Phase 3: Operational integration
Once the potential was clear, occasional use wasn't enough. The next step was building a dedicated AI Testing Assistant using Python, Flask, and Playwright — a system capable of analysing web pages, generating meaningful test cases, executing them, and producing professional reports end-to-end. What became evident wasn't that a developer had emerged, but that AI had bridged that gap entirely.
Phase 4: Scaled impact
This is where the real shift happened. Value stopped being measured in test cases executed or bugs logged and started being measured in how resilient the validation system is, how quickly it adapts to change, and how well it scales with the product.
Why traditional SDLC is breaking down under modern delivery speed
This transformation reflects a bigger industry problem: speed. Teams now often arrive at the second client meeting with a working prototype. Not a slide deck, not a requirements document, but a real, clickable product. With AI-assisted delivery, this is quickly becoming the norm.
The problem is that many QA processes still assume a world where code moves slowly. If developers can deliver a feature in two hours but QA needs two days to write, review, and maintain test cases, the math simply doesn't work. Quality becomes the bottleneck — not because QA is slow, but because the process is outdated.

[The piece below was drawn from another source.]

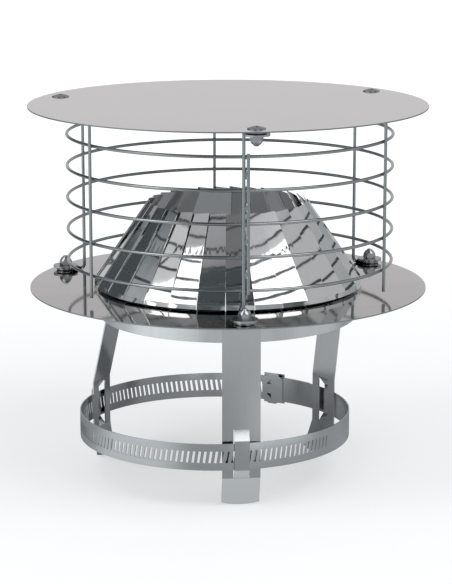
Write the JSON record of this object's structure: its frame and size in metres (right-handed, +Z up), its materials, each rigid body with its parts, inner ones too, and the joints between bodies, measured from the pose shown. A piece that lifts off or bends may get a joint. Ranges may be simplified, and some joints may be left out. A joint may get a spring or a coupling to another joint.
{
  "type": "chimney cap",
  "caption": "Round stainless chimney cap: rain disc over a wire bird guard, a cone of lamellae on a base disc, and legs drawn together by a worm drive clamp.",
  "frame": {"origin": "on the cap's axis, at the level of the leg tips it stands on", "axes": "+Z up along the flue, -Y towards the front leg and post"},
  "size_m": [0.25, 0.25, 0.2389],
  "materials": {
    "mirror_sheet": "bright-annealed stainless sheet",
    "strip_sheet": "bright-annealed stainless strip",
    "leg_strip": "satin stainless strip",
    "clamp_steel": "satin stainless band",
    "guard_wire": "drawn stainless wire",
    "fastener_steel": "stainless fasteners"
  },
  "bodies": {
    "root": {"base_bolt_front": "fastener_steel", "base_bolt_left": "fastener_steel", "base_bolt_right": "fastener_steel", "base_disc": "mirror_sheet", "base_nut_front": "fastener_steel", "base_nut_left": "fastener_steel", "base_nut_right": "fastener_steel", "base_washer_front": "fastener_steel", "base_washer_left": "fastener_steel", "base_washer_right": "fastener_steel", "clamp_band": "clamp_steel", "clamp_housing": "clamp_steel", "clamp_screw": "clamp_steel", "guard_joint_wire": "guard_wire", "guard_post_front": "guard_wire", "guard_post_left": "guard_wire", "guard_post_right": "guard_wire", "guard_ring_1": "guard_wire", "guard_ring_2": "guard_wire", "guard_ring_3": "guard_wire", "guard_ring_4": "guard_wire", "guard_ring_5": "guard_wire", "guard_stay_back": "guard_wire", "guard_stay_left": "guard_wire", "guard_stay_right": "guard_wire", "lamella_cone": "strip_sheet", "leg_front": "leg_strip", "leg_left": "leg_strip", "leg_right": "leg_strip", "rain_disc": "mirror_sheet", "top_bolt_front": "fastener_steel", "top_bolt_left": "fastener_steel", "top_bolt_right": "fastener_steel", "top_nut_front": "fastener_steel", "top_nut_left": "fastener_steel", "top_nut_right": "fastener_steel", "top_washer_front": "fastener_steel", "top_washer_left": "fastener_steel", "top_washer_right": "fastener_steel"}
  },
  "joints": []
}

Continuous validation (CVP): the next step beyond SDLC
In classic SDLC, testing is a phase that happens after development. In Continuous Validation Principles, validation is a parallel stream running from discovery through production monitoring, evolving alongside the product in real-time.
The key difference between traditional SDLC and Continuous Validation is that validation evolves continuously alongside the product, adapting in real-time rather than waiting for code to be 'done'.
Case study: replacing a week of work in half a day
Scenario: An enterprise risk management platform needed a bulk contract import feature via CSV files.
On paper, it seemed straightforward. In reality, it was a classic QA trap. CSV imports involved dozens of required and optional fields, strict validation rules, complex error handling, and bulk scenarios with hundreds or thousands of records. In a traditional setup, preparing test data alone would have taken a full week of manual work.
Applying CVP from day one changed the approach entirely. During discovery, the focus wasn't "how many CSV files do we need?" — it was risk. Analysing the import requirements surfaced three things quickly: distinct validation scenarios covering required fields, invalid formats, and boundary values; the need for bulk testing ranging from 50 to 1,000 records per import; and clear test categories across valid data, error cases, and edge cases.
At this stage, AI helped draft the initial test strategy — and flagged something critical: manual CSV creation would become the bottleneck before the feature had even stabilised.
That single insight changed direction completely. Instead of planning test files, the focus shifted to planning a test data generation system. Rather than manually producing 50+ CSV files, AI was used to prototype a lightweight internal tool — a CSV Test Data Generator. Not a product feature. A QA accelerator.
Using AI-assisted coding, an HTML-based tool with a visual interface was built in approximately 30 minutes. The QA role at that stage wasn't to write code — it was to validate the logic, surface missing edge cases, and shape the tool around real testing needs. That refinement took roughly 3.5 hours.
The result:
- categorised test scenarios (valid, errors, edge cases),
- one-click bulk generation (up to 1,000 randomised contracts per file),
- instant download of ready-to-use CSV files.
In less than half a day, we replaced a week of manual work with a reusable validation asset. As the Contract Import feature evolved, validation moved in parallel. Because validation was continuous, QA caught 15 issues early that, in a traditional SDLC, would have surfaced only during UAT or even after release.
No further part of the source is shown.